Lacking new state construction dollars for anything but charter schools, it's not easy to put together a five-year plan for a school district the size of Hillsborough.

This much is certain: Work will begin on an elementary and middle school (total cost: $14.3 million),  and renovations will happen at Boyette Springs, Cannella and Bing elementary schools ($18.5-million for the three). Impact fees fund the new construction, and careful accounting freed up money for the renovations.

Long-term? That's a lot less clear.

At a workshop Tuesday, some School Board members wondered what will happen if population grows in downtown Tampa, as a result of city redevelopment efforts; or in southeast Hillsborough as construction that halted in the recession continues to rebound.

Candy Olson, who represents south Tampa, asked about the strain on the Rampello Downtown Partnership School. Ideally, she said, that school should be used when the parents work downtown but live outside the downtown area, and want to be able to attend school meetings and events. Officials are researching where those students live.

There's also the possibility that some schools on valuable land in west Tampa and along the Hillsborough River - Dunbar Elementary, Just Elementary and Stewart Middle, but clearly not Blake High School - could be asked to relocate.
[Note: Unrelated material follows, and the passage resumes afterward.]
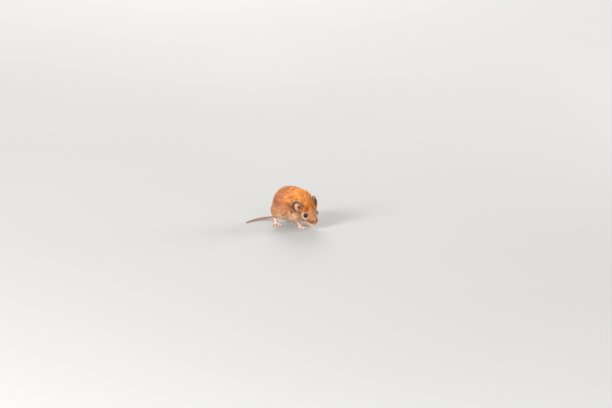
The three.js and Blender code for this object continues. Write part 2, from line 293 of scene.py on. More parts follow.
# ---------- feet ----------
HIND_TOES = [(56, 3.6), (24, 5.2), (3, 5.7), (-18, 5.4), (-54, 3.8)]  # angle out from the foot, and length
FORE_TOES = [(40, 2.9), (13, 3.6), (-13, 3.5), (-40, 2.8)]
KNUCKLES = (1, 0.88, 1.04, 0.84, 0.92, 0.9)  # how thick a toe is along its length, as parts of its radius
HIND_LEG = {
    "ankle": vec(-18, 8.4, 7.6),
    "ball": vec(-14.9, 10.4, 1.15),
    "ball_half": vec(2.2, 1.9, 1.5),
    "instep": (1.15, 1.4, 1.15),
    "toes": HIND_TOES,
    "toe_radius": HIND_TOE_RADIUS,
    "hidden": vec(-13.5, 8.8, 13),  # where the leg goes on inside the coat, and how thick it is there
    "hidden_radius": 3.8,
    "bare_below": 6.4,
}
FORE_LEG = {
    "ankle": vec(7.2, 6.2, 4.4),
    "ball": vec(9.6, 6.6, 0.9),
    "ball_half": vec(1.6, 1.5, 1.2),
    "instep": (1.3, 0.9),
    "toes": FORE_TOES,
    "toe_radius": FORE_TOE_RADIUS,
    "hidden": vec(4.6, 6.2, 8.6),
    "hidden_radius": 2.2,
    "bare_below": 2.3,
}


def swung(direction, degrees):
    """A level direction turned about the upright."""
    c, s = math.cos(math.radians(degrees)), math.sin(math.radians(degrees))
    return vec(direction[0] * c - direction[1] * s, direction[0] * s + direction[1] * c, 0)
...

Board member Stacy White, meanwhile, asked if the district would consider adding a fifth International Baccalaureate high school program in southeast Hillsborough. He was told that's unlikely - at least not right away - because of the costs.

District officials continue to be somewhat skeptical about state projections concerning charter and virtual schools. "The state likes to think we're going to have a lot of kids going to charter and virtual," said chief facilities officer Cathy Valdes.

The official projection: Charter school popuation districtwide will increase from 11,894 in 2012-2013 to 19,410 in 2017-2018.

The long-term wish list for new school construction includes three elementary schools and two middle schools in the south county; and a middle school in Central Tampa.